Does this mean we shouldn't even bother to try to cut our emissions? Absolutely not. What we do now will not likely make noticeable changes in our own lifetimes. We MUST start to live today for those who will be around many generations from now. If we don't start living today for the future, there might not be a future for us.

This is one of the biggest problems I see with humanity today: so few of us see beyond our own immediate future. For some, this is understandable (those who live in poverty-stricken lands, where food and water are scarce). For others (mostly the Western world), it is a choice: we choose to be ignorant and selfish in our needs and wants.

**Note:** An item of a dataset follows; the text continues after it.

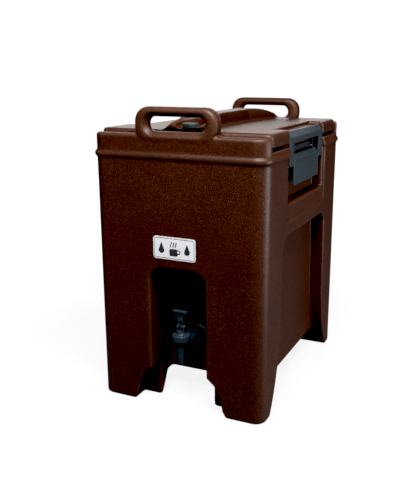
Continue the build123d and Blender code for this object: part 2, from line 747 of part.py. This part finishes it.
with BuildPart() as faucet_bonnet:
    with BuildSketch(faucet_front):
        with BuildLine():
            Polyline((0, ring_low_z), (bonnet_r, ring_low_z), (bonnet_r, ring_z),
                     (neck_r + neck_foot, ring_z + neck_foot / 2),
                     (neck_r, ring_z + 2 * neck_foot), (neck_r, neck_z),
                     (0, neck_z), (0, ring_low_z))
        make_face()
    revolve(axis=faucet_axis)
    fillet(faucet_bonnet.edges().filter_by(GeomType.CIRCLE).filter_by(
        lambda e: abs(e.radius - bonnet_r) < 0.01), radius=bonnet_edge_r)
    # grip grooves round the ring
    with BuildSketch(Plane.XY.offset(ring_low_z)):
        with Locations((0, faucet_y)):
            with PolarLocations(bonnet_r + groove_r / 4, groove_count):
                Circle(groove_r)
    extrude(amount=ring_z - ring_low_z + neck_foot, mode=Mode.SUBTRACT)
    # ears for the lever pin
    for start in (-ear_x_out, ear_x_in):
        with BuildSketch(Plane.YZ.offset(start)):
            with Locations((faucet_y, (neck_z + pivot_z) / 2 - 1)):
                Rectangle(2 * pin_ear_r, pivot_z - neck_z + 2)
            with Locations((faucet_y, pivot_z)):
                Circle(pin_ear_r)
                Circle(pivot_r, mode=Mode.SUBTRACT)
        extrude(amount=ear_x_out - ear_x_in)
    # thread socket, spring chamber and stem bore
    for radius, low, high in ((body_top_r, ring_low_z - 1, body_top_z),
                              (spring_room_r, body_top_z - 1, spring_top_z),
                              (stem_r + run_fit, body_top_z, neck_z + 1)):
        with BuildSketch(Plane.XY.offset(low)):
            with Locations((0, faucet_y)):
                Circle(radius)
        extrude(amount=high - low, mode=Mode.SUBTRACT)
save(faucet_bonnet, "faucet_bonnet")

with BuildPart() as valve_stem:
    with BuildSketch(Plane.XY.offset(stem_low_z)):
        with Locations((0, faucet_y)):
            Circle(stem_r)
    extrude(amount=neck_z + 1 - stem_low_z)
    with BuildSketch(Plane.XY.offset(stem_collar_z)):
        with Locations((0, faucet_y)):
            Circle(spring_room_r - cup_gap)
    extrude(amount=stem_collar_t)
    # flat head with a slot round the lever pin
    with BuildSketch(Plane.YZ.offset(-stem_head_x)):
        with Locations((faucet_y, (neck_z + stem_head_z) / 2)):
            RectangleRounded(2 * stem_head_y, stem_head_z - neck_z, 2 * fine_edge)
        with Locations((faucet_y, pivot_z - stem_lift / 2)):
            SlotCenterToCenter(stem_lift, 2 * pivot_r + slot_gap, rotation=90, mode=Mode.SUBTRACT)
    extrude(amount=2 * stem_head_x)
save(valve_stem, "valve_stem")

with BuildPart() as seat_cup:
    with BuildSketch(Plane.XY.offset(seat_z)):
        with Locations((0, faucet_y)):
            Circle(chamber_r - cup_gap)
    extrude(amount=cup_h)
    fillet(seat_cup.edges().group_by(Axis.Z)[0], radius=cup_edge_r)
    with BuildSketch(Plane.XY.offset(stem_low_z)):
        with Locations((0, faucet_y)):
            Circle(stem_r)
    extrude(amount=cup_h, mode=Mode.SUBTRACT)
save(seat_cup, "seat_cup")

with BuildPart() as stem_seal:
    with BuildSketch(Plane.XY.offset(body_top_z - washer_t)):
        with Locations((0, faucet_y)):
            Circle(chamber_r)
            Circle(stem_r + run_fit, mode=Mode.SUBTRACT)
    extrude(amount=washer_t)
save(stem_seal, "stem_seal")

with BuildPart() as stem_spring:
    spring_low_z = stem_collar_z + stem_collar_t
    spring_height = spring_top_z - spring_low_z - 2 * wire_r
    with BuildLine(Plane(origin=(0, faucet_y, spring_low_z + wire_r))):
        coil = Helix(pitch=spring_height / coil_turns, height=spring_height, radius=coil_r)
    with BuildSketch(Plane(origin=coil @ 0, z_dir=coil % 0)):
        Circle(wire_r)
    sweep()
save(stem_spring, "stem_spring")

with BuildPart() as faucet_lever:
    with BuildSketch(faucet_front):
        with BuildLine():
            half = Polyline((0, pivot_z - lever_low), (cheek_x, pivot_z - lever_low),
                            (cheek_x, pivot_z + 7), (lever_neck_x, pivot_z + 10),
                            (lever_neck_x, pivot_z + 17))
            sweep_out = ThreePointArc(half @ 1, (9.0, pivot_z + 23.5),
                                      (lever_paddle_x, lever_top_z - lever_paddle_h))
            Polyline(sweep_out @ 1, (lever_paddle_x, lever_top_z), (0, lever_top_z))
            Line((0, lever_top_z), (0, pivot_z - lever_low))
        make_face()
        mirror(about=Plane.YZ)
    extrude(amount=bonnet_r, both=True)
    with BuildSketch(Plane.YZ):
        with Locations((faucet_y, pivot_z)):
            Circle(cheek_r)
        with BuildLine():
            Polyline((faucet_y - 4, pivot_z), (faucet_y - 3.4, pivot_z + 22),
                     (faucet_y - 7.5, lever_top_z - 2), (faucet_y - 6.5, lever_top_z),
                     (faucet_y + 1.5, lever_top_z), (faucet_y + 2.5, lever_top_z - 6),
                     (faucet_y + 3.6, pivot_z + 22), (faucet_y + 4, pivot_z), close=True)
        make_face()
    extrude(amount=beyond, both=True, mode=Mode.INTERSECT)
    with BuildSketch(Plane.YZ):
        with Locations((faucet_y, pivot_z)):
            Circle(pivot_r + run_fit)
    extrude(amount=beyond, both=True, mode=Mode.SUBTRACT)
    # slot that straddles the stem head
    with BuildSketch(faucet_front):
        with Locations((0, pivot_z)):
            Rectangle(2 * lever_fork_x, 2 * lever_fork_h)
    extrude(amount=bonnet_r, both=True, mode=Mode.SUBTRACT)
save(faucet_lever, "faucet_lever")

with BuildPart() as faucet_pin:
    with BuildSketch(Plane.YZ.offset(-ear_x_out - fine_edge)):
        with Locations((faucet_y, pivot_z)):
            Circle(pivot_r)
    extrude(amount=2 * (ear_x_out + fine_edge))
save(faucet_pin, "faucet_lever_pin")

with BuildPart() as faucet_collar:
    with BuildSketch(Plane.XZ.offset(-alcove_back_y + washer_t)):
        with Locations((0, shank_z)):
            Circle(collar_r)
    extrude(amount=collar_flange_t)
    fillet(faucet_collar.edges().sort_by(Axis.Y)[0], radius=collar_edge_r)
    with BuildSketch(Plane.XZ.offset(-alcove_back_y + washer_t)):
        with Locations((0, shank_z)):
            RegularPolygon(collar_hex_r, 6)
    extrude(amount=collar_t)
    with BuildSketch(Plane.XZ.offset(-alcove_back_y)):
        with Locations((0, shank_z)):
            Circle(shank_r)
    extrude(amount=beyond, mode=Mode.SUBTRACT)
save(faucet_collar, "faucet_collar")

for name, low_y, outer_r in (("outer_washer", alcove_back_y, outer_washer_r),
                             ("inner_washer", tank_front_y + washer_t, inner_washer_r)):
    with BuildPart() as washer:
        with BuildSketch(Plane.XZ.offset(-low_y)):
            with Locations((0, shank_z)):
                Circle(outer_r)
                Circle(shank_r, mode=Mode.SUBTRACT)
        extrude(amount=washer_t)
    save(washer, name)

with BuildPart() as inner_nut:
    with BuildSketch(Plane.XZ.offset(-tank_front_y - washer_t)):
        with Locations((0, shank_z)):
            RegularPolygon(nut_r, 6)
            Circle(shank_r, mode=Mode.SUBTRACT)
    extrude(amount=-nut_t)
save(inner_nut, "inner_nut")

with BuildPart() as wall_sleeve:
    with BuildSketch(Plane.XZ.offset(-alcove_back_y - skin)):
        with Locations((0, shank_z)):
            Circle(sleeve_r)
            Circle(hole_r, mode=Mode.SUBTRACT)
    extrude(amount=alcove_back_y + skin - tank_front_y + tank_wall)
save(wall_sleeve, "wall_sleeve")

# ---------------------------------------------------------------- belly plugs and label
with BuildPart() as foam_plugs:
    with BuildSketch(Plane.XY.offset(belly_z)):
        with Locations(plug_places):
            Circle(fill_r)
    extrude(amount=skin)
    with BuildSketch(Plane.XY.offset(belly_z - fill_cap_t)):
        with Locations(plug_places):
            Circle(fill_cap_r)
    extrude(amount=fill_cap_t)
save(foam_plugs, "foam_plugs")

label_face = Plane(origin=(label_x, -base_half_y - flare(label_z), label_z),
                   x_dir=(1, 0, 0), z_dir=(0, -1, -flare(1)))
with BuildPart() as label_plate:
    with BuildSketch(label_face):
        RectangleRounded(label_w, label_h, label_r)
    extrude(amount=label_t)
save(label_plate, "label_plate")

# printed border, and a steaming cup between two drops
with BuildPart() as label_print:
    with BuildSketch(label_face.offset(label_t)):
        for inset, mode in ((border_in, Mode.ADD), (border_in + border_w, Mode.SUBTRACT)):
            RectangleRounded(label_w - 2 * inset, label_h - 2 * inset, label_r - inset, mode=mode)
        with Locations((-1.5, -8)):
            RectangleRounded(19, 15, 4.5)
        with Locations((9.5, -6.5)):
            Circle(4.6)
            Circle(2.8, mode=Mode.SUBTRACT)
        with Locations((-7, 8), (-1.5, 8), (4, 8)):
            SlotOverall(11, 2.0, rotation=78)
        for x in (-29, 29):
            with BuildLine():
                tip, left, right = (x, 12), (x - 6.5, -4), (x + 6.5, -4)
                Line(tip, left)
                ThreePointArc(left, (x, -11), right)
                Line(right, tip)
            make_face()
    extrude(amount=print_t)
save(label_print, "label_print")
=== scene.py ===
import json
from math import cos, radians, sin

import bmesh
import bpy
import numpy as np
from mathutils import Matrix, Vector

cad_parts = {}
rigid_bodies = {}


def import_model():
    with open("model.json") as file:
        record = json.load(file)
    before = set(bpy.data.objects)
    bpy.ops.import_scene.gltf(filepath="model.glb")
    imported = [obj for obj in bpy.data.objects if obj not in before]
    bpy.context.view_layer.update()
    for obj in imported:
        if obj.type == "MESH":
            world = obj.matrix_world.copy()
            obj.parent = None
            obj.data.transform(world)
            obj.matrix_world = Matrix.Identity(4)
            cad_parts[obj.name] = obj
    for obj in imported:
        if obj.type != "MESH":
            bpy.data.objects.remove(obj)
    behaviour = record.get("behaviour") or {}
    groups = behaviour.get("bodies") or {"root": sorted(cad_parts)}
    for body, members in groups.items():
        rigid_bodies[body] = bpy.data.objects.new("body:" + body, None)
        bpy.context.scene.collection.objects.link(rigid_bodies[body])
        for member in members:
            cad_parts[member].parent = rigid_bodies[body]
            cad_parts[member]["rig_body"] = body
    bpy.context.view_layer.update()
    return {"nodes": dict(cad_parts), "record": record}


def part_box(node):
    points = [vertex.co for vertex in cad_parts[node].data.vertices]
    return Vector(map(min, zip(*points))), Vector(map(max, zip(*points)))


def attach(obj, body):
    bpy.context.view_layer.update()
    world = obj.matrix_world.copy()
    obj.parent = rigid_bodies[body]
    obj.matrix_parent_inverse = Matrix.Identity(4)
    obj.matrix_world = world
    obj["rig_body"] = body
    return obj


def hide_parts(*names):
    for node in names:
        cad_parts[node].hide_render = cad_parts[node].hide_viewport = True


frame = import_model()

NODES = frame["nodes"]
SLOT = {row["node"]: row["material_slot"] for row in frame["record"]["subparts"]}
MM = 0.001
WELD = 0.005 * MM
RELAX_WEIGHT = 0.5


# ---------------------------------------------------------------- softened mouldings
def cad_copy(node, name):
    """A CAD node's mesh as a new object, its split vertices joined again."""
    piece = NODES[node].copy()
    piece.data = NODES[node].data.copy()
    piece.parent = None
    for key in list(piece.keys()):
        del piece[key]
    piece.name = name
    piece.data.name = name
    piece.data.materials.clear()
    bpy.context.scene.collection.objects.link(piece)
    mesh = bmesh.new()
    mesh.from_mesh(piece.data)
    bmesh.ops.remove_doubles(mesh, verts=mesh.verts, dist=WELD)
    mesh.to_mesh(piece.data)
    mesh.free()
    return piece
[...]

For example, I meet people all the time who absolutely refuse to recycle. REFUSE! I just don't understand it. It's not like it costs anything to separate our trash into recyclables and genuine garbage. Sure, it can be a hassle sometimes, but it has so many benefits. And don't even get me started on composting!

I'm probably preaching to the choir here, but maybe some day this message will get around to everyone, and we will all see that our wants (not needs) are superfluous. It's a matter of learning the difference between "need" and "want", a difficult concept in our modern society where everything is so readily accessible to so many of us.

Alrighty - enough of my rant. Snow is in the forecast for tonight, and we are scrambling here at work to get out shovels, put up winter signs, and batten down the hatches just in case winter finally arrives. I've counted and catalogued our snowshoes, so we are ready. Bring it on!